I votanti sono stati 7.898 di cui in città 2.775. Alle primarie tra Renzi e Bersani solo un anno fa avevano votato in Milano e provincia 173.185 elettori di cui 88.000 in città e 84.000 in provincia, un rapporto quindi di 1 a 22 nell’area metropolitano e di 1 a 35 in città. Alla camera il PD ha preso pochi mesi fa 508.000 voti con un rapporto voti/partecipanti domenica di 1 uno a 65 in provincia e di 1 a 75 in città. Siamo lontani anni luce dal rapporto iscritti voto del PCI, PSI o DC ma anche da quello di altre federazioni sia lombarde (PV 1/26, BS 1/38, VA 1/46, BG 1/56) che di altre regioni (Enna 1/6 votanti ma iscritti 1/3,5, Palermo 1/20, Bologna 1/38) e pure dalle primariette natalizie quando si dice votarono 33.815 elettori.

Gli elettori milanesi hanno snobbato la possibilità di iscriversi al partito perché sanno che le scelte rilevanti, quelle per il leader sia esso nazionale o locale, sono compiute con primarie aperte.
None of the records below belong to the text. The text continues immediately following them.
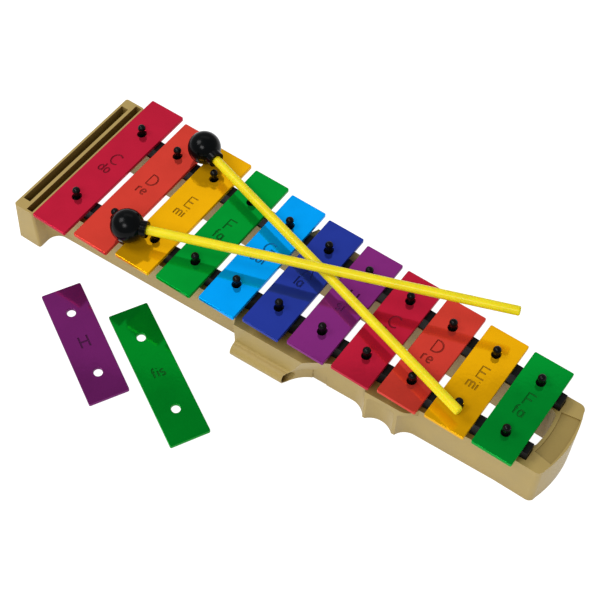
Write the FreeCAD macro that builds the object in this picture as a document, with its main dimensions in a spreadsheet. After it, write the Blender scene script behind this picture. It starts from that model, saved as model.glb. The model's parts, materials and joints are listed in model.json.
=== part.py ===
import FreeCAD, Part
import math
import os
import re

import Sketcher

# A diatonic metal-bar glockenspiel: one moulded frame on two tapering rails, a rubber strip
# and a row of ball-headed pins on each rail, eleven tone bars, two spare bars, two mallets.
# Origin: middle of the underside of the wide end's foot, on the frame's plane of symmetry.
# +X runs along the instrument to the short bars, +Z is up, the player sits on the -Y side.

DIMENSIONS = {
    # tone bars
    "barWidth": 25, "barThick": 2.5, "barPitch": 29.24, "barFirstX": 26.6,
    "barLowest": 114.1, "barTop": 42, "barCorner": 0.9, "barEdge": 0.4,
    "holeWidth": 5.4, "holeLength": 6.2, "nodeRatio": 0.224, "barDrift": 0.4,
    # spare bars, lying beside the frame
    "spareHighLength": 84.8, "spareHighX": 78.2, "spareHighY": -91.6, "spareHighTurn": 60.8,
    "spareSharpLength": 98.8, "spareSharpX": 126.9, "spareSharpY": -82.3, "spareSharpTurn": 61.0,
    # pin line: half spacing at x = 0 and how much it closes in per millimetre
    "pinHalf": 32.05, "railSlope": 0.0402,
    "pinStem": 3.4, "pinBall": 4.9, "pinBallZ": 46.8, "pinFootZ": 30,
    # rubber strips
    "stripWidth": 7.6, "stripStart": 13.5, "stripEnd": 334.8,
    # frame rails, hollow from below
    "railStart": 8, "railHeight": 28.5, "railOut": 6.9, "railIn": 4.3,
    "wallThick": 2, "webThick": 2.5, "channelStart": 17, "channelEnd": 330,
    # foot at the wide end, with its two storage slots
    "footHeight": 33.5, "footHalf": 53.6, "footBack": 8.5, "footBackTop": 5.7, "footFront": 8.9,
    "slotOneNear": -4.2, "slotOneWide": 5.2, "slotOneHalf": 46.8,
    "slotTwoNear": 3.2, "slotTwoWide": 4.4, "slotTwoHalf": 52.2, "slotDepth": 28,
    "gussetRadius": 8, "footRound": 1.6,
    # block at the narrow end, with the grip hole and a blank label panel
    "endHeight": 33, "endStart": 321, "endHalf": 26, "endCorner": 346.6, "endMiddle": 350.2,
    "endRound": 4, "notchWidth": 8, "notchEnd": 335.1,
    "gripHoleEnd": 335.9, "gripHoleBow": 0.7, "gripHoleHalf": 13.6, "gripHoleRound": 4.5,
    "labelNear": 337.9, "labelFar": 348.8, "labelBow": 1.5, "labelHalf": 15, "labelHalfFar": 16.8,
    "labelDepth": 0.9,
    "cavityNear": 338.5, "cavityFar": 346.4, "cavityHalf": 22, "cavityHeight": 30,
    # mallet holders on both rails
    "holderStart": 152.8, "holderEnd": 224, "holderOut": 17.1, "flankOut": 16.6, "fairing": 1.5,
    "tubeAxisOut": 17.4, "tubeRadius": 4.95,
    "mouthTube": 189.9, "mouthMiddle": 193.5, "mouthWall": 201.8, "mouthKnee": 8.5,
    "leanTube": 7.3, "leanMiddle": 11.9, "leanWall": 16.2,
    "boreRadius": 3.1, "boreStart": 159, "mouthRadius": 4.2, "mouthStart": 183,
    "reliefDepth": 0.35, "reliefStart": 201.6, "reliefEnd": 211.2, "reliefTop": 9.6,
    "sweepLow": 145, "sweepHigh": 136, "sweepOut": 16.2,
    # finger grip on the near rail
    "gripStart": 229, "gripMiddle": 235.4, "gripFull": 240, "gripFade": 262, "gripEnd": 271,
    "ridgeOut": 6.4, "scoopTop": 25, "scoopRound": 3.9,
    # mallets
    "stickRadius": 2.85, "stickStart": 6, "malletLength": 232, "tailRound": 1.2, "headRadius": 10.2,
    "collarRadius": 5.1, "collarEnd": 12.5,
    "malletOneX": 71.4, "malletOneY": 37.3, "malletOneZ": 53.2,
    "malletOneTurn": -16.38, "malletOneTilt": 0.48,
    "malletTwoX": 71.9, "malletTwoY": -36.8, "malletTwoZ": 53.2,
    "malletTwoTurn": 19.31, "malletTwoTilt": -2.42,
}

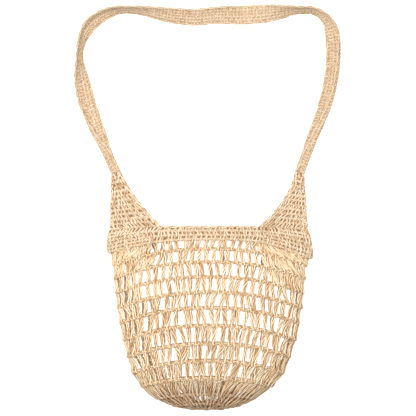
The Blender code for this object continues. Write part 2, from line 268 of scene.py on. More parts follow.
def fold_arc(turn):
    """The width of cloth that a fold of this turn takes up."""
    return max(OPEN_FOLD_ARC, BEND_RADIUS * math.radians(turn))


def strap_section(fold, turn, roll, places):
    """How far outward and how high each place across the strap lies. Places count from its inner edge."""
    fine = np.linspace(0, STRAP_WIDTH, 281)
    bent = np.clip((fine - (STRAP_WIDTH - fold)) / fold_arc(turn) + 0.5, 0, 1)
    slope = math.radians(roll) + math.radians(turn) * bent
    middle = (slope[1:] + slope[:-1]) / 2
    out = np.concatenate([[0], np.cumsum(np.cos(middle) * fine[1])])
    up = np.concatenate([[0], np.cumsum(np.sin(middle) * fine[1])])
    up += np.max(FABRIC / 2 * np.abs(np.cos(slope)) - up)
    out -= (out.max() + out.min()) / 2
    return np.stack([np.interp(places, fine, out), np.interp(places, fine, up)], axis=1)


STRAP_KNOTS = np.stack([column_of(STRAP_LAY, "x"), column_of(STRAP_LAY, "y")], axis=1)
STRAP_AT = arc_lengths(STRAP_KNOTS)
STRAP_LENGTH = STRAP_AT[-1]
STRAP_COLUMNS = {name: column_of(STRAP_LAY, name) for name in Lay._fields}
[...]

Il massimo della capacità di proselitismo si ottiene convincendo un pugno di amici a iscriversi il giorno dell’elezione del segretario contemporaneamente al voto, come appunto avviene alle primarie aperte. In questo senso appaiono ridicole le polemiche sull’aumento di tesserati all’ultimo minuto, non di malapratica si tratta, non di broglio ma di scelta consapevole compiuta nel pieno rispetto del regolamento e del modello di partito ipotizzato da chi questo regolamento ha approvato, cioè tutti. Regolamento che sottolinea come i circoli territoriali sono uno dei metodi di organizzazione del PD, non necessariamente il più importante e come certamente i circoli non abbiano più nulla a che vedere con la vecchia sezione dove occorreva aspettare un tempo prefissato tra la domanda di iscrizione e l’accettazione della stessa, per verificare la congruità della richiesta e la qualità della militanza.

Il prossimo segretario, chiunque sarà ma penso Bussolati (l’unico in sintonia reale con il modello Renzi) farà molta fatica ad affermare il proprio ruolo politico perché questi numeri connotano il PD come un tipico partito elettorale nel quale il segretario risulta delegato alla definizione degli aspetti organizzativi delle primarie e delle campagne elettorali, in pratica un campaign manager. Nell’area metropolitana milanese questa è la logica conseguenza di scelte avviate da tempo come quella di delegare ad una platea diversa da quella degli iscritti la decisione sulle candidature rilevanti: Boeri, Pisapia, Ambrosoli ma anche sulle candidature minori dei parlamentari

Ma è anche la logica conseguenza d’aver slegato l’elezione del segretario provinciale / regionale da quello nazionale (nella sfida Sarfatti Martina o in quella Martina Angiolini per la segreteria regionale lombarda parteciparono dieci volte tanti elettori); volendo difendere il ruolo degli iscritti si è invece ottenuto il risultato inverso. Ve lo immaginate il futuro segretario provinciale andare da Pisapia a chiedere un rimpasto sulla base del mandato di un migliaio di voti rappresentativi di 2500 iscritti/votanti? Ovviamente Pisapia parlerà solo con Renzi al neo segretario al massimo toccherà D’Alfonso.

La trasformazione del partito la si vede anche analizzando il peso dell’organizzazione in relazione alle preferenze (l’altro strumento per la selezione del gruppo dirigente): trascurabile visto che nel gruppo comunale ben 5 eletti hanno avuto più preferenze di quelle espresse per tutti i candidati alla segreteria messi insieme mentre alle elezioni regionali dove erano in lizza (senza successo) tre dei quattro candidati alla segreteria questi hanno preso poco meno di 2 preferenze ogni voto iscritti (Bussolati 4.092, Cavicchioli 4.008, Censi 3.721).

È indicativo che proprio mentre candidati più o meno rottamatori si disputavano le segreterie provinciali, con regolamenti diversi tra le diverse regioni, alla Leopolda non compariva neppure il simbolo del partito: nel non nuovo schema di una repubblica modellata sul “sindaco d’Italia” di finalmente riabilitata pacciardiana memoria, il partito è uno degli strumenti, non necessariamente il principale.

In conclusione questo voto evidenzia una netta vittoria renziana perché si afferma il modello partito da lui auspicato. Se considerate che un anno fa Renzi veniva accusato di berlusconismo occulto e la sua fiaccolata con staffetta (organizzata per l’appunto da Bussolati) aveva fatto sogghignare i più bisogna dire che molto è cambiato.